▶ [PROMPT]:
Search the listing below for the string "joints" and copy every line where it occurs.
[START]
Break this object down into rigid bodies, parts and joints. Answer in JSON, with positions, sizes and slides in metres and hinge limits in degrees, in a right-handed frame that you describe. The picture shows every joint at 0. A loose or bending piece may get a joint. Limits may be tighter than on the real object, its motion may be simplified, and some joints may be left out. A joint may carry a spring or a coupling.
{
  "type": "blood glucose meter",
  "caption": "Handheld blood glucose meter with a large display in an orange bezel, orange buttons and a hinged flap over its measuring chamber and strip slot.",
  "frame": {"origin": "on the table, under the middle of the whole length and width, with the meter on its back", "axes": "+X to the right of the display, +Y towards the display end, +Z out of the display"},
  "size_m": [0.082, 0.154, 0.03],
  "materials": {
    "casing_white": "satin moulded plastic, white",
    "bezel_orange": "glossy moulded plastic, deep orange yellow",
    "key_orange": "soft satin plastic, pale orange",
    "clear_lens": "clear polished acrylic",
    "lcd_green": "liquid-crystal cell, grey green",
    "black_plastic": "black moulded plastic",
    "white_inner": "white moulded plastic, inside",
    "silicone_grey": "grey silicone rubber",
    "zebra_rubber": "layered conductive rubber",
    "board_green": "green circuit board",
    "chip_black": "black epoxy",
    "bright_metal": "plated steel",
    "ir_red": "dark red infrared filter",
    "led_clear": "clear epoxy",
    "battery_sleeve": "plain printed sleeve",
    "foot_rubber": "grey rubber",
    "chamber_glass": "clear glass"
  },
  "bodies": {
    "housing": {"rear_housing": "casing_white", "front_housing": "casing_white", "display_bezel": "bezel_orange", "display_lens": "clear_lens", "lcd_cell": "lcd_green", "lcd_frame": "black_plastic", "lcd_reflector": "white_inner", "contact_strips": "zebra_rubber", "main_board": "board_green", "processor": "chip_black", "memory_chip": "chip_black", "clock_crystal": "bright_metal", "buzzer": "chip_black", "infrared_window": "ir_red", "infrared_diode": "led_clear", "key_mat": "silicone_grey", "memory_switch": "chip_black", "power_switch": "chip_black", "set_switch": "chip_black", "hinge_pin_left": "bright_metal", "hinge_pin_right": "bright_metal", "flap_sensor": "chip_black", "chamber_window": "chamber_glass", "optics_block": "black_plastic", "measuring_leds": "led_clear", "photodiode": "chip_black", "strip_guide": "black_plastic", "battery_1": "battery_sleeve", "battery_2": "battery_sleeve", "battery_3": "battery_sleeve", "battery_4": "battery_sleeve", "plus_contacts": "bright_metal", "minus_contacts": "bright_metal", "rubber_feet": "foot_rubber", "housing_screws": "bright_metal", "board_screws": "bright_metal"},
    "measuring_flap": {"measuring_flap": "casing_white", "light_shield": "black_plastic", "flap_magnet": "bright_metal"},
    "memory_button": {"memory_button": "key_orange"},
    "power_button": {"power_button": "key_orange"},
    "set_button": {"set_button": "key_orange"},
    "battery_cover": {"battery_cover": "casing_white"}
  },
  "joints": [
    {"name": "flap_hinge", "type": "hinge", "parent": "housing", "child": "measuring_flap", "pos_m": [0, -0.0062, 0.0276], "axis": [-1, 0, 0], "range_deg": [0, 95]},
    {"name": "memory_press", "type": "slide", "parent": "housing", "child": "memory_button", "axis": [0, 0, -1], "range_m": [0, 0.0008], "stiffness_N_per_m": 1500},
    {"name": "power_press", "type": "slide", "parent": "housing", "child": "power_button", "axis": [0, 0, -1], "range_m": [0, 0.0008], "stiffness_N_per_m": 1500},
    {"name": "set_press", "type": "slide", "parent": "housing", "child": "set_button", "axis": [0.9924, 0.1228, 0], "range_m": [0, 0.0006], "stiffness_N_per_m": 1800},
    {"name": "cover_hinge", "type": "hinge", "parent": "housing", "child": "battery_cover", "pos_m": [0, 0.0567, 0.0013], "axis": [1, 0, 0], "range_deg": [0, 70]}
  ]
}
[END]
[START]
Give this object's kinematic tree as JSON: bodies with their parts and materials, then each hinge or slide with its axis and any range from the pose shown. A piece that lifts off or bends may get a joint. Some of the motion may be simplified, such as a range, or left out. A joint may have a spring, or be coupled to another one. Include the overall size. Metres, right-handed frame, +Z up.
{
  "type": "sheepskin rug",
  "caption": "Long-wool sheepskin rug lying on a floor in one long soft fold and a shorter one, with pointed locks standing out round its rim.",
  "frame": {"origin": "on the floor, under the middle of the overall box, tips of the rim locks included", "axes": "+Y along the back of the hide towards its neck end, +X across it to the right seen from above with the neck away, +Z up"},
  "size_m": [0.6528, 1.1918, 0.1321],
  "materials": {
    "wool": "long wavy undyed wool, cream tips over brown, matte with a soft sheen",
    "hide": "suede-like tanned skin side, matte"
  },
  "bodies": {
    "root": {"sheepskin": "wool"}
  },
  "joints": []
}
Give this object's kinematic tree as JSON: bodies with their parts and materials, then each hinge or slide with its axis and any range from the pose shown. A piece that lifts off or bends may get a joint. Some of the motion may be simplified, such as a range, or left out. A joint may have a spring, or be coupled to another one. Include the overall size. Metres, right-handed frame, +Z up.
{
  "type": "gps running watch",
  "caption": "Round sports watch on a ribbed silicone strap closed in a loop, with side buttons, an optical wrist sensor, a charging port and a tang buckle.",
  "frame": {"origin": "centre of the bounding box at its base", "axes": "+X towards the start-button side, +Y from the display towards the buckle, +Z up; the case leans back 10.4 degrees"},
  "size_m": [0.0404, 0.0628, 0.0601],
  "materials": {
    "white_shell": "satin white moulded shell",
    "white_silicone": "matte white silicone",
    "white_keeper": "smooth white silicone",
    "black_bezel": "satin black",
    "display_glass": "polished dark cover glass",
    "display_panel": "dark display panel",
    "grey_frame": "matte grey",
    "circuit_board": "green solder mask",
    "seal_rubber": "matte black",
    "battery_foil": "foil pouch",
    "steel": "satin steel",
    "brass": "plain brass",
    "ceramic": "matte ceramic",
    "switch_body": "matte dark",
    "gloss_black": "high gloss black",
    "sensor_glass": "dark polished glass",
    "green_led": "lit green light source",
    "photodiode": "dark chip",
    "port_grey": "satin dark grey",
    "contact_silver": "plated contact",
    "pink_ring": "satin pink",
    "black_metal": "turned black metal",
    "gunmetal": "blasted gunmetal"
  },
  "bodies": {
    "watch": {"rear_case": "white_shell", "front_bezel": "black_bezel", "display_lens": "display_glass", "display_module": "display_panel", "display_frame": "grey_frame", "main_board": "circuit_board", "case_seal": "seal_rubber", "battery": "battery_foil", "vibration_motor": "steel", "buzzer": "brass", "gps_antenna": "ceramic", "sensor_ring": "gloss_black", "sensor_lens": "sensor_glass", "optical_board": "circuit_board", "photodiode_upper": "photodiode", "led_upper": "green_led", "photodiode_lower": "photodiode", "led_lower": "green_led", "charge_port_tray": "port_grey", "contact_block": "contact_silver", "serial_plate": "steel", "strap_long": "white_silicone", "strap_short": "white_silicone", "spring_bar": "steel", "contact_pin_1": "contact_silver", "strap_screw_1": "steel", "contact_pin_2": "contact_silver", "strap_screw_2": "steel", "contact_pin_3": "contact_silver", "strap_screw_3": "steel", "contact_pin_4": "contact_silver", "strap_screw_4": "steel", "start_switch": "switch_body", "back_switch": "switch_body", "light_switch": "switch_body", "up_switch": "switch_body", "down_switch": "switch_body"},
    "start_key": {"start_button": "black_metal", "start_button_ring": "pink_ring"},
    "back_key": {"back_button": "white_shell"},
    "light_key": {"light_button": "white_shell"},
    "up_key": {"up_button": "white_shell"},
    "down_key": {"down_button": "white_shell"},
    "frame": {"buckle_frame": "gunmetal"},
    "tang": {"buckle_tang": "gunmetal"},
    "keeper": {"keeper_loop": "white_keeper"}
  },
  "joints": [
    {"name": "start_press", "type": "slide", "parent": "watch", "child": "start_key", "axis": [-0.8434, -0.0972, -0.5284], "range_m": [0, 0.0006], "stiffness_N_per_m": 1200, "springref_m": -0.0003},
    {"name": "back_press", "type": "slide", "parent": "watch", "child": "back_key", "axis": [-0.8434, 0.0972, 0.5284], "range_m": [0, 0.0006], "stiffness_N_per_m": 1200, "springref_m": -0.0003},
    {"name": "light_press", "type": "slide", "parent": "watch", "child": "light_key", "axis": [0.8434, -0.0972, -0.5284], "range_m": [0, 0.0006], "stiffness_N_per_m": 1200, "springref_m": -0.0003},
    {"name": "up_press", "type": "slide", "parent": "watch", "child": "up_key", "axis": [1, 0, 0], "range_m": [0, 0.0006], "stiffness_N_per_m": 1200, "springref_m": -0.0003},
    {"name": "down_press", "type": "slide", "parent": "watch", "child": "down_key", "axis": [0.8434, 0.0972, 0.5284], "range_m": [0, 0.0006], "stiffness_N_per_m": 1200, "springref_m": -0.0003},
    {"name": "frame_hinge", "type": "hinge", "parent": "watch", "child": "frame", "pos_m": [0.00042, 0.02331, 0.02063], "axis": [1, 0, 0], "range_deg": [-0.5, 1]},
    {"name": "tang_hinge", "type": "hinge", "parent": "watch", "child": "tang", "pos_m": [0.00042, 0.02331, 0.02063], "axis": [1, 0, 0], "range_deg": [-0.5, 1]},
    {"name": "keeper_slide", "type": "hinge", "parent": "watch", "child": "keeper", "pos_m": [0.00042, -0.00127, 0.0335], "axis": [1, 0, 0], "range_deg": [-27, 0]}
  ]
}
[END]
▶ [RESULT]:
Break this object down into rigid bodies, parts and joints. Answer in JSON, with positions, sizes and slides in metres and hinge limits in degrees, in a right-handed frame that you describe. The picture shows every joint at 0. A loose or bending piece may get a joint. Limits may be tighter than on the real object, its motion may be simplified, and some joints may be left out. A joint may carry a spring or a coupling.
  "joints": [
  "joints": []
  "joints": [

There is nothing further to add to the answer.